- Do this -
Could you output each line of the data that follows exactly?

- Information shown -
======

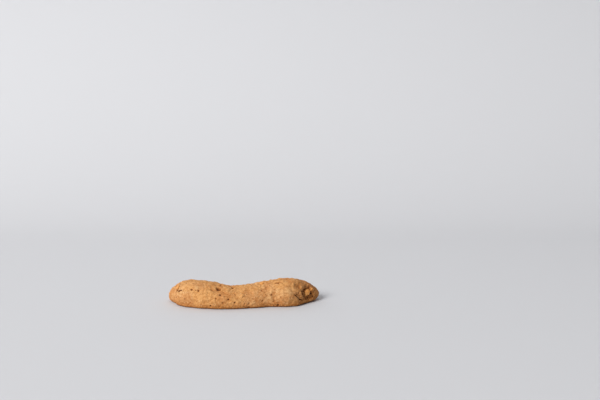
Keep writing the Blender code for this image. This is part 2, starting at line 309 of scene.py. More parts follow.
def bakedNutDough():
    # Baked nut dough: dry, sandy and quite matte, golden with browner patches and a browned foot,
    # with pale and dark specks of ground nut; painted shade darkens it between its grains, in its pores,
    # cracks and hollows, along the very foot and on the right end's facet
    look = doughLook
    material, tree, place = startMaterial("bakedNutDough")
    patterns = {}
    for name, detail in (("floury", 1.0), ("patch", 2.0), ("mottle", 4.0), ("sand", 2.0)):
        patterns[name] = addNode(tree, "ShaderNodeTexNoise", {
            "Vector": place, "Scale": 1 / (look[name + "Size"] * mm), "Detail": detail,
        })
    stray = addNode(tree, "ShaderNodeTexNoise", {
        "Vector": place, "Scale": 2 / (look["speckSize"] * mm),
    }, give=1)
    stray = addNode(tree, "ShaderNodeVectorMath", {
        0: stray, 3: look["speckStray"] * 2 * mm,
    }, operation="SCALE")
    ragged = addNode(tree, "ShaderNodeVectorMath", {0: place, 1: stray}, operation="ADD")
    specks = addNode(tree, "ShaderNodeTexVoronoi", {
        "Vector": ragged, "Scale": 1 / (look["speckSize"] * mm), "Randomness": 1.0,
    }).node.outputs
    lot = addNode(tree, "ShaderNodeSeparateColor", {0: specks[1]}).node.outputs
    pale = addNode(tree, "ShaderNodeMath", {0: lot[0], 1: specks[0]}, operation="SUBTRACT")
    dark = addNode(tree, "ShaderNodeMath", {0: lot[1], 1: specks[0]}, operation="SUBTRACT")
    along, _, height = addNode(tree, "ShaderNodeSeparateXYZ", {0: place}).node.outputs
    # 'pore' carries the painted shade of hollows, 'rise' the fine relief that painted crease shade follows,
    # 'torn' the hollows
    paintedHollowShade, rise, torn = [
        addNode(tree, "ShaderNodeAttribute", give=2, attribute_name=name)
        for name in ("pore", "rise", "torn")
    ]
    # the right end's aslant line follows where its facet turns from the light
    lean = addNode(tree, "ShaderNodeMath", {0: height, 1: look["rightShadeLean"]}, operation="MULTIPLY")
    pinched = addNode(tree, "ShaderNodeMath", {0: along, 1: lean}, operation="SUBTRACT")
    top, foot = look["browning"]
    footShadeTop, footShadeBottom = look["footShadeLine"]
    rightStart, rightFull, rightMost = look["rightEnd"]
    leftStart, leftFull, leftMost = look["leftEnd"]
    # each layer: its value, the low and the high that it rises between, its most, and its colour
    color = paintLayers(tree, look["golden"], (
        (patterns["floury"], 0.50, 0.60, 0.40, look["floury"]),
        (patterns["patch"], 0.42, 0.64, 0.60, look["toasted"]),
        (patterns["mottle"], 0.45, 0.70, 0.42, look["toasted"]),
        (height, top * mm, foot * mm, 0.80, look["edge"]),
        # painted contact shadow: darkest in the last millimetre above the tray
        (height, footShadeTop * mm, footShadeBottom * mm, 0.80, look["pitShade"]),
        # right end: partly real browning of the tip, partly painted shade of its facet turned from the
        # light
        (pinched, rightStart * mm, rightFull * mm, rightMost, look["torn"]),
        (along, leftStart * mm, leftFull * mm, leftMost, look["toasted"]),
        # hollows: the broken crumb's own colour, darkened further as painted shade of the hollow
        (torn, 0.1, 0.9, 0.80, look["torn"]),
        (patterns["sand"], 0.54, 0.68, 0.20, look["cream"]),
        # painted shade in the low places between the grains and in sunk marks
        (rise, 0.45, 0.10, 0.50, look["crease"]),
        (pale, 0.56, 0.68, 0.35, look["cream"]),
        (dark, 0.64, 0.72, 0.70, look["skin"]),
        # painted shade in pores, holes, cracks and opened seams: shallow ones in the crease-shade colour,
        # deep ones in the pit-shade colour
        (paintedHollowShade, 0.05, 0.5, 0.80, look["crease"]),
        (paintedHollowShade, 0.5, 1.0, 0.90, look["pitShade"]),
    ))
    size, height = look["grit"]
    grit = addNode(tree, "ShaderNodeTexNoise", {"Vector": ragged, "Scale": 1 / (size * mm), "Detail": 4.0})
    closeMaterial(tree, look, color, patterns["mottle"], grit, height)
    return material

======

- Reply to the exercise -
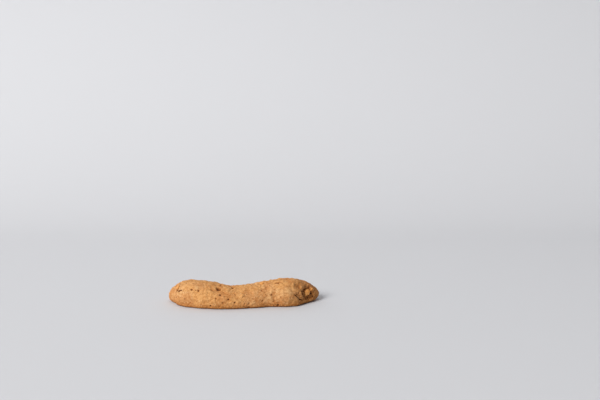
Keep writing the Blender code for this image. This is part 2, starting at line 309 of scene.py. More parts follow.
def bakedNutDough():
    # Baked nut dough: dry, sandy and quite matte, golden with browner patches and a browned foot,
    # with pale and dark specks of ground nut; painted shade darkens it between its grains, in its pores,
    # cracks and hollows, along the very foot and on the right end's facet
    look = doughLook
    material, tree, place = startMaterial("bakedNutDough")
    patterns = {}
    for name, detail in (("floury", 1.0), ("patch", 2.0), ("mottle", 4.0), ("sand", 2.0)):
        patterns[name] = addNode(tree, "ShaderNodeTexNoise", {
            "Vector": place, "Scale": 1 / (look[name + "Size"] * mm), "Detail": detail,
        })
    stray = addNode(tree, "ShaderNodeTexNoise", {
        "Vector": place, "Scale": 2 / (look["speckSize"] * mm),
    }, give=1)
    stray = addNode(tree, "ShaderNodeVectorMath", {
        0: stray, 3: look["speckStray"] * 2 * mm,
    }, operation="SCALE")
    ragged = addNode(tree, "ShaderNodeVectorMath", {0: place, 1: stray}, operation="ADD")
    specks = addNode(tree, "ShaderNodeTexVoronoi", {
        "Vector": ragged, "Scale": 1 / (look["speckSize"] * mm), "Randomness": 1.0,
    }).node.outputs
    lot = addNode(tree, "ShaderNodeSeparateColor", {0: specks[1]}).node.outputs
    pale = addNode(tree, "ShaderNodeMath", {0: lot[0], 1: specks[0]}, operation="SUBTRACT")
    dark = addNode(tree, "ShaderNodeMath", {0: lot[1], 1: specks[0]}, operation="SUBTRACT")
    along, _, height = addNode(tree, "ShaderNodeSeparateXYZ", {0: place}).node.outputs
    # 'pore' carries the painted shade of hollows, 'rise' the fine relief that painted crease shade follows,
    # 'torn' the hollows
    paintedHollowShade, rise, torn = [
        addNode(tree, "ShaderNodeAttribute", give=2, attribute_name=name)
        for name in ("pore", "rise", "torn")
    ]
    # the right end's aslant line follows where its facet turns from the light
    lean = addNode(tree, "ShaderNodeMath", {0: height, 1: look["rightShadeLean"]}, operation="MULTIPLY")
    pinched = addNode(tree, "ShaderNodeMath", {0: along, 1: lean}, operation="SUBTRACT")
    top, foot = look["browning"]
    footShadeTop, footShadeBottom = look["footShadeLine"]
    rightStart, rightFull, rightMost = look["rightEnd"]
    leftStart, leftFull, leftMost = look["leftEnd"]
    # each layer: its value, the low and the high that it rises between, its most, and its colour
    color = paintLayers(tree, look["golden"], (
        (patterns["floury"], 0.50, 0.60, 0.40, look["floury"]),
        (patterns["patch"], 0.42, 0.64, 0.60, look["toasted"]),
        (patterns["mottle"], 0.45, 0.70, 0.42, look["toasted"]),
        (height, top * mm, foot * mm, 0.80, look["edge"]),
        # painted contact shadow: darkest in the last millimetre above the tray
        (height, footShadeTop * mm, footShadeBottom * mm, 0.80, look["pitShade"]),
        # right end: partly real browning of the tip, partly painted shade of its facet turned from the
        # light
        (pinched, rightStart * mm, rightFull * mm, rightMost, look["torn"]),
        (along, leftStart * mm, leftFull * mm, leftMost, look["toasted"]),
        # hollows: the broken crumb's own colour, darkened further as painted shade of the hollow
        (torn, 0.1, 0.9, 0.80, look["torn"]),
        (patterns["sand"], 0.54, 0.68, 0.20, look["cream"]),
        # painted shade in the low places between the grains and in sunk marks
        (rise, 0.45, 0.10, 0.50, look["crease"]),
        (pale, 0.56, 0.68, 0.35, look["cream"]),
        (dark, 0.64, 0.72, 0.70, look["skin"]),
        # painted shade in pores, holes, cracks and opened seams: shallow ones in the crease-shade colour,
        # deep ones in the pit-shade colour
        (paintedHollowShade, 0.05, 0.5, 0.80, look["crease"]),
        (paintedHollowShade, 0.5, 1.0, 0.90, look["pitShade"]),
    ))
    size, height = look["grit"]
    grit = addNode(tree, "ShaderNodeTexNoise", {"Vector": ragged, "Scale": 1 / (size * mm), "Detail": 4.0})
    closeMaterial(tree, look, color, patterns["mottle"], grit, height)
    return material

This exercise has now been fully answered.